Como el sistema es tan presidencialista y la estructura montada por el gobierno es débil en el área, entonces no hay que extrañarse que toda la organización se contagie y bajen los controles y estándares. Por eso hemos visto una seguidilla de errores y malas decisiones que han erosionado fuertemente nuestra reputación y afectado los objetivos de nuestra política exterior.
¿Qué hacer? El presidente debe hacer cambios urgentes, que incluyen lo institucional, pero, igualmente importante, cambiar su actitud.
Por orden de prioridad, creo que el subsecretario Ahumada debiera ser el primero en salir. Como dije, no solo carece de experiencia, su obtusa actitud está desfondando la consistencia y credibilidad de nuestra política exterior. En su lugar debería asumir alguien realmente preocupado del desarrollo y de aprovechar mejor las oportunidades que tenemos en el mercado global.
Su salida eventualmente restablecería la precedencia de esta u otra ministra o ministro. Quien sea que esté a la cabeza de cancillería deberá también tener un peso propio para plantarse ante el presidente en ciertas ocasiones y hacer que siga una estricta pauta en los temas más importantes, mientras este desarrolla mayor experiencia y se compenetra con lo que significa la actuación del presidente en política exterior.
La política exterior en muchas dimensiones es de Estado y por lo tanto el interés superior del país se antepone a quien detenta momentáneamente el poder. En esa perspectiva, nuestros presidentes tienen como primera obligación compenetrarse de ese espíritu con la humildad necesaria para dejarse guiar por la experiencia de otros (personas e instituciones).

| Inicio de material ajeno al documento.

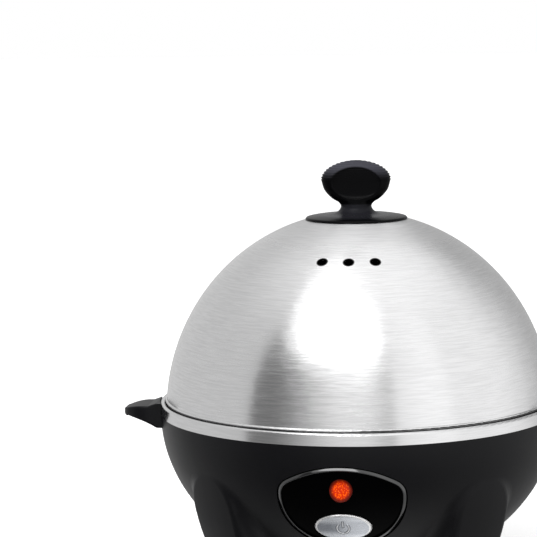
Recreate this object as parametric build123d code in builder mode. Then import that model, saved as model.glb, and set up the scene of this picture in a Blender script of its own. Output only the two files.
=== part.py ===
from build123d import *
import os
from math import cos, radians, sin, sqrt, tan

# Electric egg cooker: a black bowl on four legs, a steel rim, and a brushed steel dome lid.
# Millimetres. +Z is up, the control panel faces -Y, the table is z = 0 and the axis is x = y = 0.

os.makedirs("parts", exist_ok=True)

# Driving sizes of the bowl
rim_height = 72.0            # table to the lower edge of the steel rim
bowl_radius = 88.0           # outside radius of the bowl at the rim
bowl_depth = 72.5            # vertical half axis of the bowl's ellipse
bowl_bottom = 14.0           # table to the flat underside of the bowl
wall = 2.6                   # plastic wall of the bowl and the legs
floor_lip = 4.6              # thickness of the lip round the underside's opening

# Driving sizes of the steel parts
rim_band_height = 5.2
rim_band_width = 2.2
rim_edge_radius = 0.9
ledge_depth = 3.0            # from the top of the rim down to the ledge
ledge_reach = 8.8            # how far the ledge runs inwards from the band
ledge_boss_radius = 2.3
sheet = 0.8                  # steel sheet of the ledge, pan and lid
pan_depth = 11.6             # from the pan's flange down to its floor
pan_draft = 2.5              # how much narrower the pan is at its floor
pan_corner_radius = 3.0
gasket_thickness = 1.8
gasket_setback = 1.0         # from the pan's inner edge to the gasket's
pan_step = 1.0               # how much wider the pan's mouth is than the ledge
pan_side_gap = 0.7           # between the pan's wall and the shoulder that carries it
shoulder_thickness = 2.8

# Driving sizes of the lid and its knob
lid_half_height = 88.6       # vertical half axis of the dome's ellipse
lid_centre_drop = 0.86       # how far the dome's centre lies below the rim's lower edge
lid_side_gap = 0.3           # between the lid's edge and the rim
lid_turn = 1.2               # degrees that the lid is turned on the base
hem_radius = 0.55
hem_rise = 0.85              # from the top of the rim to the middle of the rolled hem
vent_count = 3
vent_radius = 2.0
vent_ring_radius = 49.5
vent_step = 13.15            # degrees between two vents
crown_radius = 7.5           # flat land in the middle of the dome
knob_turn = 6.0              # degrees that the knob is turned on the base
knob_plate_radius = 22.5
knob_plate_edge = 1.3
knob_plate_rise = 3.3        # from the plate's lower edge to the foot of the neck
knob_neck_radius = 7.0
knob_neck_blend = 2.6
knob_plate_slope = 0.5       # how steeply the plate's top starts at its edge
knob_plate_round = 1.0
knob_grip_half_width = 15.6
knob_grip_half_height = 8.8
knob_grip_rise = 17.1        # from the plate's lower edge to the middle of the grip
knob_grip_thickness = 12.0
knob_grip_round = 3.2
knob_dish_half_width = 10.9
knob_dish_half_height = 6.4
knob_dish_depth = 1.4
knob_dish_floor_inset = 3.6  # how much smaller the dish is at its floor
knob_washer_radius = 7.0
knob_washer_thickness = 1.0
knob_screw_radius = 2.0
knob_screw_reach = 12.0
knob_screw_head_radius = 4.9

# Driving sizes of the egg tray
tray_thickness = 2.0
tray_edge_gap = 0.9          # between the tray and the inside of the lid
tray_skirt_depth = 6.0
tray_skirt_wall = 1.6
egg_hole_radius = 17.0
egg_hole_bevel = 1.2
egg_ring_inset = 25.0        # from the ledge's inner edge in to the ring of egg holes
egg_count_in_ring = 6
collar_wall = 1.8
collar_depth = 5.0
drain_radius = 2.0
drain_ring_radius = 26.0
tab_inset = 11.8             # from the tray's edge in to a finger tab
tab_thickness = 3.0
tab_width = 22.0
tab_height = 20.0
tab_corner_radius = 8.8
tab_hole_radius = 6.0

# Driving sizes of the legs and feet
leg_azimuth = 45.0           # degrees from the front to the middle of a leg
leg_top_setback = 2.4        # from the bowl's radius in to where a leg's face begins
leg_top_drop = 10.0
leg_knee_setback = 7.6
leg_knee_drop = 42.0
leg_foot_setback = 20.5
leg_depth = 16.5             # from a foot's outer edge to its inner edge
leg_half_width = 15.3
leg_foot_half_width = 11.5
leg_arch_rise = 19.0         # height of the rounded top of a leg's outline
leg_arch_top_drop = 15.0     # from the rim to the top of a leg's outline
leg_edge_radius = 3.5
leg_blend_share = 0.92       # radius of the valley beside a leg, as a share of how far its knee stands out
on_surface = 0.02            # how near an edge must lie to count as on a surface
foot_radius = 7.0
foot_thickness = 3.0
foot_recess = 1.5
foot_chamfer = 0.5

# Driving sizes of the handles
handle_reach = 15.4          # from the bowl's radius out to the tip
handle_inset = 8.0           # how far the root starts inside the bowl's radius
handle_forward = 11.5        # how far the middle of a handle stands in front of the bowl's axis
handle_half_width = 9.8
handle_nose_length = 12.5    # length of the half oval that ends the outline seen from above
handle_top_rise = 4.0
handle_root_drop = 5.6       # where the underside meets the bowl
handle_crest_run = 3.4       # how far the slope up to the top of the rim reaches
handle_waist_run = 6.4       # from the root to the middle of the underside
handle_waist_drop = 2.5
handle_tip_rise = 1.0
handle_lip_run = 2.0         # from the tip back to where the underside ends
handle_lip_drop = 0.85
handle_nose_run = 1.6        # from the tip back to where the top begins
handle_nose_rise = 2.6
handle_flat_run = 10.0       # from the tip back to the flat top
handle_top_round = 0.8
handle_under_round = 1.2
handle_edge_reach = 0.2      # how near an edge must lie to count as on a handle's outline
rim_side_gap = 0.15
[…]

Ganaría mucho el presidente si convocara de verdad a un debate para consensuar una estrategia actualizada de política exterior y mientras tanto redobla en prudencia su condición de conductor de la misma.
Pero, aunque eso sería muy bueno, no es suficiente. Han sido tanto los tiros autoinfligidos a los pies, que corresponde la amputación en algunos puestos.